#### [Task directions]
Every line in the data below from the one containing "const centre = bounds.getCenter(v3(0, 0, 0));" down to the one containing "record = json.load(file)", both included, must be retyped exactly; no other line is to appear.

#### [Dataset excerpt]
■ ■ ■ ■

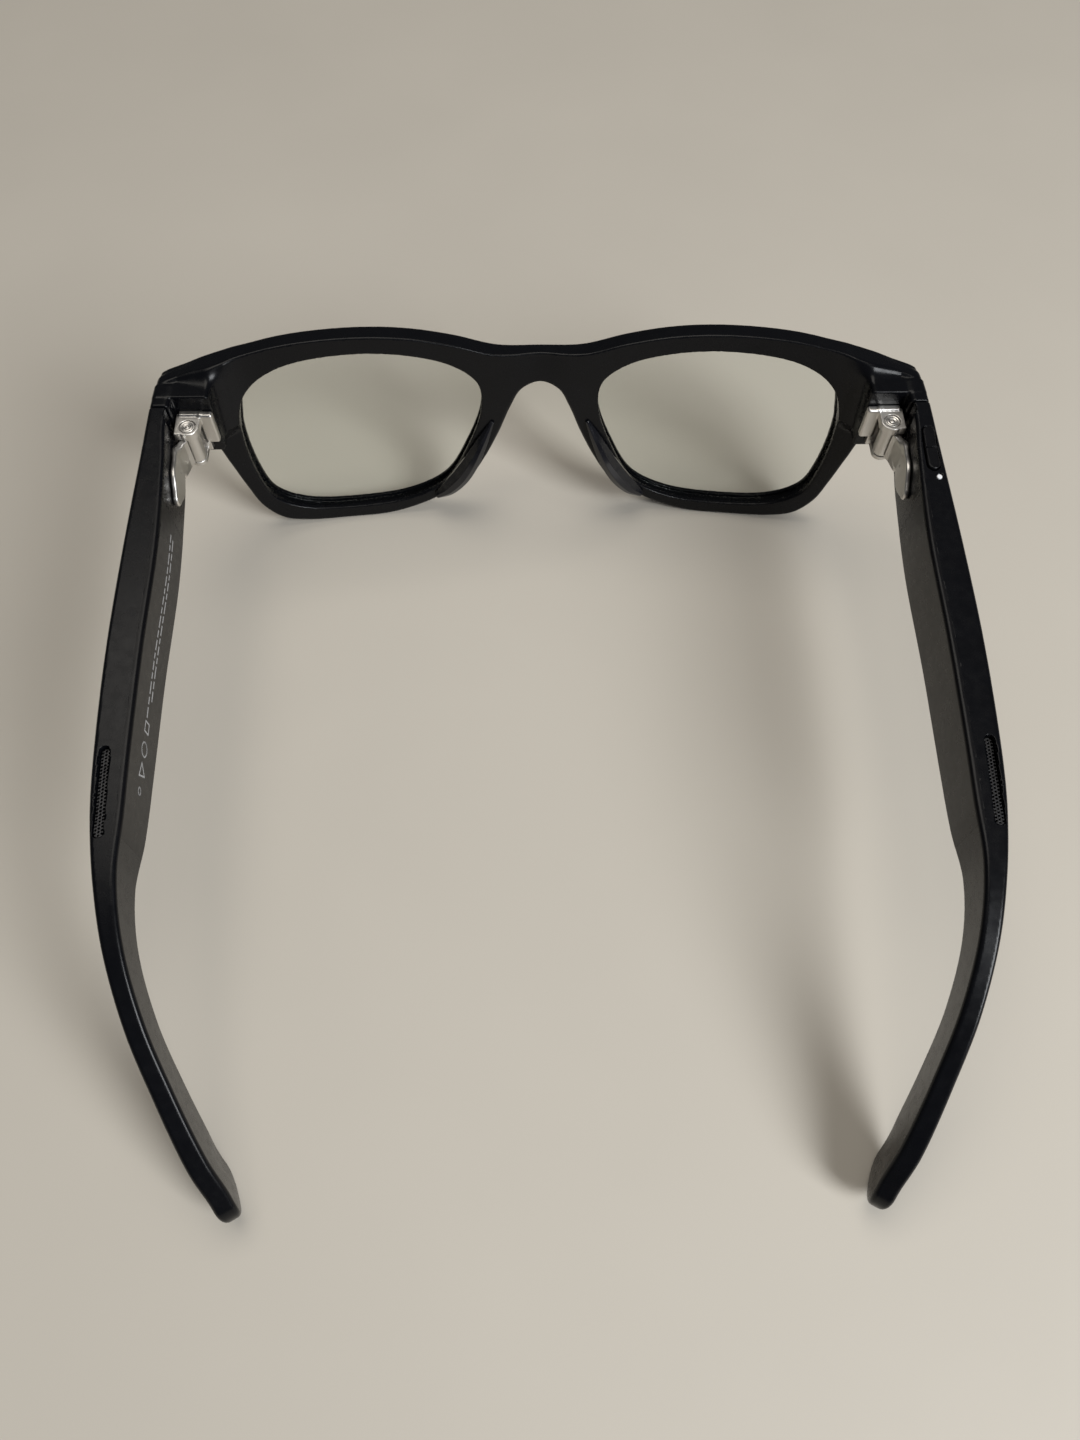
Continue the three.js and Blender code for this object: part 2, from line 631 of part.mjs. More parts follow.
const SCREW = { head: 1.3, top: HINGE_TOP + 0.75, recess: 0.6, recessDepth: 0.2, foot: HINGE_BOTTOM + 0.2 };

function hingeScrew() {
  const recessFloor = SCREW.top - SCREW.recessDepth;
  const profile = [
    [0, SCREW.foot], [HINGE.pin, SCREW.foot], [HINGE.pin, HINGE_TOP + GAP], [SCREW.head, HINGE_TOP + GAP],
    [SCREW.head, SCREW.top], [SCREW.recess, SCREW.top], [SCREW.recess, recessFloor], [0, recessFloor],
  ].map(([r, z]) => v2(r, z));
  return new THREE.LatheGeometry(profile, 20).rotateX(Math.PI / 2).translate(HINGE.x, HINGE.y, 0);
}

// The temple's half: the barrel, an arm, and a teardrop plate lying on the temple's inner face.
const LEAF = { from: 5.0, to: 16.8, thickness: 0.8, low: 31.8, high: 38.6, steps: 8 };
const ARM_OUTLINE = [
  [66.2, 1.6], [67.6, 1.2], [68.6, 3.4], [69.3, 5.2], [69.1, 6.8], [68.3, 6.8], [67.4, 4.2],
];

// Half the leaf's height at a share of its length: straight at first, then narrowing to a round end.
function leafHalf(share) {
  const pastStraight = Math.max(share * 1.9 - 0.9, 0);
  return ((LEAF.high - LEAF.low) / 2) * Math.sqrt(Math.max(1 - pastStraight ** 2, 0.03));
}

function hingeLeaf() {
  const low = HINGE_BOTTOM + LOWER_EAR + GAP;
  const high = HINGE_TOP - EAR_THICKNESS - GAP;
  const barrel = post(HINGE.x, HINGE.y, low, high, HINGE.barrel);
  const rings = [];
  for (let i = 0; i <= LEAF.steps; i += 1) {
    const share = i / LEAF.steps;
    const frame = templeFrame(spineAt(LEAF.from + (LEAF.to - LEAF.from) * share));
    const inner = -frame.thickness / 2 - GAP;
    const half = leafHalf(share);
    const middle = (LEAF.low + LEAF.high) / 2 - frame.centre.z;
    const limits = [inner - LEAF.thickness, inner, middle - half, middle + half];
    rings.push(roundedRectangle(...limits, 0).map((p) => templePoint(frame, p.x, p.y)));
  }
  const arm = prism(ARM_OUTLINE.map(([x, y]) => v2(x, y)), low, high);
  return carve([barrel, loft(rings), arm], [pinBore()]);
}

for (const side of SIDES) {
  addSide(side, 'hinge_bracket', hingeBracket(), 'steel');
  addSide(side, 'hinge_screw', hingeScrew(), 'steel');
  addSide(side, 'hinge_leaf', hingeLeaf(), 'steel');
}

// ---------------------------------------------------------------- temples
const TEMPLE_FORM = templeForm();

// A slab over the inner face; with grow it is the space that the cover needs in the shell.
function coverSlab(grow) {
  const limits = ({ thickness, height }) => {
    const inner = -thickness / 2;
    return [inner - 2, inner + COVER.thickness + grow, -height / 2 - 2, height / 2 + 2];
  };
  return templeBar(COVER.from - grow, COVER.to + grow, 14, limits);
}

function cavity() {
  return templeBar(CAVITY.from, CAVITY.to, 10, ({ thickness, height }) => [
    -thickness / 2 + 1, thickness / 2 - CAVITY.wall, -height / 2 + CAVITY.rim, height / 2 - CAVITY.rim,
  ]);
}

const topOf = (y) => templeFrame(spineAt(y)).height / 2;
const buttonTop = topOf((BUTTON.from + BUTTON.to) / 2);
const switchBottom = -topOf((SWITCH.from + SWITCH_END) / 2);
const ventTop = topOf((VENT.from + VENT.to) / 2);
const ground = box(-90, 90, 100, 160, -12, FOOT_TRIM);

// The ear's sweep is cleared out of the temple's front corner.
const earReach = Math.hypot(EAR.outboard, EAR.corner) + GAP;
const earNotch = post(HINGE.x, HINGE.y, HINGE_TOP - EAR_THICKNESS - GAP, HINGE_TOP + 10, earReach, 32);

function templeShell(extraTools) {
  const vent = pillTool(VENT.from, VENT.to, VENT.width, VENT.a, ventTop - VENT.depth, ventTop + 2);
  return carve([TEMPLE_FORM], [coverSlab(GAP), cavity(), vent, earNotch, ground, ...extraTools]);
}

// The vent's mesh sits a little below the top face.
function speakerMesh() {
  const width = VENT.width - 2 * GAP;
  const [low, high] = [ventTop - VENT.meshBottom, ventTop - VENT.meshTop];
  return pillTool(VENT.from + GAP, VENT.to - GAP, width, VENT.a, low, high);
}

// A bar inside the cavity, placed between fractions of the space from the cover to the outer wall.
function inside(from, to, a0, a1, b0, b1, steps = 4) {
  return templeBar(from, to, steps, ({ thickness }) => {
    const low = -thickness / 2 + COVER.thickness + 2 * GAP;
    const high = thickness / 2 - CAVITY.wall - GAP;
    return [low + (high - low) * a0, low + (high - low) * a1, b0, b1];
  });
}

function addTempleParts(side, extraTools) {
  addSide(side, 'temple_shell', templeShell(extraTools), 'frame');
  addSide(side, 'temple_cover', common(TEMPLE_FORM, coverSlab(0)), 'cover');
  addSide(side, 'speaker', inside(67, 81, 0, 1, -4.2, 3.4), 'speaker');
  addSide(side, 'speaker_mesh', speakerMesh(), 'mesh');
  addSide(side, 'microphone', inside(22.2, 25.2, 0.1, 0.6, -4.6, -2.6, 1), 'cell');
}

// Each inner part is given from where to where along the temple, its share of the space across, and
// its lowest and highest point from the spine.
// wearer's left: battery, power board and the power switch under the temple
const switchSlot = pillTool(
  SWITCH.from, SWITCH_END, SWITCH.width + 2 * GAP, 0, switchBottom - 2, switchBottom + SWITCH.depth + GAP,
);
addTempleParts('left', [switchSlot]);
addSide('left', 'battery', inside(36.5, 65.5, 0, 1, -5.0, 5.0), 'cell');
addSide('left', 'power_board', carve([
  inside(22.4, 35.5, 0.7, 1, -1.8, 5.0),
  inside(27, 31, 0.2, 0.75, -0.5, 3.5, 1),
], []), 'board');
const knobFrom = SWITCH.from + GAP;
addSide('left', 'power_switch', pillTool(
  knobFrom, knobFrom + SWITCH.knob, SWITCH.width, 0, switchBottom - SWITCH.proud, switchBottom + SWITCH.depth,
), 'cover');

// wearer's right: main board, touch strip, capture button with its dome switch, and the status light
const dome = { from: 10.0, to: 11.4, width: 1.3, height: 0.6, room: 1.5 };
const buttonFloor = buttonTop - BUTTON.depth - dome.room;
const buttonPocket = pillTool(
  BUTTON.from, BUTTON.to, BUTTON.width + 2 * GAP, BUTTON.a, buttonFloor, buttonTop + 3,
);
const statusLight = { from: 16.7, to: 17.7, width: 1.0, a: 0.9, depth: 1.7, proud: 0.05 };
const lightTop = topOf((statusLight.from + statusLight.to) / 2);
const lightBore = pillTool(
  statusLight.from - GAP, statusLight.to + GAP, statusLight.width + 2 * GAP, statusLight.a,
  lightTop - statusLight.depth - GAP, lightTop + 2,
);
addTempleParts('right', [buttonPocket, lightBore]);
addSide('right', 'main_board', carve([
  inside(26.5, 65.5, 0.42, 0.68, -4.9, 4.9),
  inside(30, 40, 0, 0.5, -3.6, 3.6, 1),
  inside(46, 58, 0, 0.5, -3.2, 3.2, 1),
], []), 'board');
addSide('right', 'touch_strip', inside(27.5, 64.5, 0.82, 1, -3.8, 3.8), 'flex');
addSide('right', 'button_dome', pillTool(
  dome.from, dome.to, dome.width, BUTTON.a, buttonFloor + GAP, buttonFloor + GAP + dome.height,
), 'gold');
addSide('right', 'capture_button', pillTool(
  BUTTON.from + GAP, BUTTON.to - GAP, BUTTON.width, BUTTON.a,
  buttonTop - BUTTON.depth, buttonTop + BUTTON.proud,
), 'cover');
addSide('right', 'status_light', pillTool(
  statusLight.from, statusLight.to, statusLight.width, statusLight.a,
  lightTop - statusLight.depth, lightTop + statusLight.proud,
), 'light');

// ---------------------------------------------------------------- origin
// The centre of the footprint, on the surface that the rims and tips stand on.
const bounds = new THREE.Box3().setFromObject(glasses);
const centre = bounds.getCenter(v3(0, 0, 0));
glasses.position.set(-centre.x, -centre.y, -bounds.min.z);

export default glasses;
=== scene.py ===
import json
import math

import bpy
import numpy as np
from mathutils import Matrix, Vector


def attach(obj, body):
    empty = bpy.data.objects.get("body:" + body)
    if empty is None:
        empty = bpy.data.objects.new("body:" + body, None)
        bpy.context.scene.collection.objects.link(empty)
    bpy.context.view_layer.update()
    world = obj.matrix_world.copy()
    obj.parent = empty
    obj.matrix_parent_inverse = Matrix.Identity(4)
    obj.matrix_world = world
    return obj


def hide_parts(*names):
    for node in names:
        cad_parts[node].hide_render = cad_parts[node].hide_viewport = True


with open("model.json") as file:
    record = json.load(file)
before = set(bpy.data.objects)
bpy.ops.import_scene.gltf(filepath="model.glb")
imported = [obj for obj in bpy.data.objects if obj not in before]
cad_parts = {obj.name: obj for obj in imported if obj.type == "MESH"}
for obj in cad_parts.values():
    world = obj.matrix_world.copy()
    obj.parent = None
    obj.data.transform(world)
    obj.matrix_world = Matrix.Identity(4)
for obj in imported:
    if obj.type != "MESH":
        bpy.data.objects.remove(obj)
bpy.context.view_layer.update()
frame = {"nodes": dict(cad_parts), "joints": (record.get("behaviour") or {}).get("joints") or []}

# Smart glasses, in millimetres, laid out like the CAD: the temple seam is at y = 0, the wearer's left
# side is +X, and pieces of the right side are made on the left and mirrored. Most shapes are signed
# distance fields, which surface() turns into closed meshes. Lenses, nose pads, screws, windows, the
# camera barrel and the printed marks are meshes made directly. add_piece() puts a mesh into the frame.

# ---------------------------------------------------------------- dimensions, mm
FOOT_TRIM = 0.35
HINGE_X, HINGE_Y = 67.0, 1.4
FOLD = next(joint for joint in frame["joints"] if joint["name"] == "left_temple_fold")
TO_FRAME = np.array([0.0, FOLD["pos_m"][1] * 1000 - HINGE_Y, -FOOT_TRIM])

PLATE_HALF = 2.1
PLATE_Y = -10.8
TILT = math.radians(8.1)
WRAP_DEPTH, WRAP_HALF_WIDTH, WRAP_POWER = 9.0, 72.0, 2.85
LENS_HALF = 0.9
LENS_OVERLAP = 0.45
LENS_CHAMFER = 0.15
GROOVE_DEPTH = 0.7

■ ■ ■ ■

#### [Answer to the problem]
const centre = bounds.getCenter(v3(0, 0, 0));
glasses.position.set(-centre.x, -centre.y, -bounds.min.z);

export default glasses;
=== scene.py ===
import json
import math

import bpy
import numpy as np
from mathutils import Matrix, Vector


def attach(obj, body):
    empty = bpy.data.objects.get("body:" + body)
    if empty is None:
        empty = bpy.data.objects.new("body:" + body, None)
        bpy.context.scene.collection.objects.link(empty)
    bpy.context.view_layer.update()
    world = obj.matrix_world.copy()
    obj.parent = empty
    obj.matrix_parent_inverse = Matrix.Identity(4)
    obj.matrix_world = world
    return obj


def hide_parts(*names):
    for node in names:
        cad_parts[node].hide_render = cad_parts[node].hide_viewport = True


with open("model.json") as file:
    record = json.load(file)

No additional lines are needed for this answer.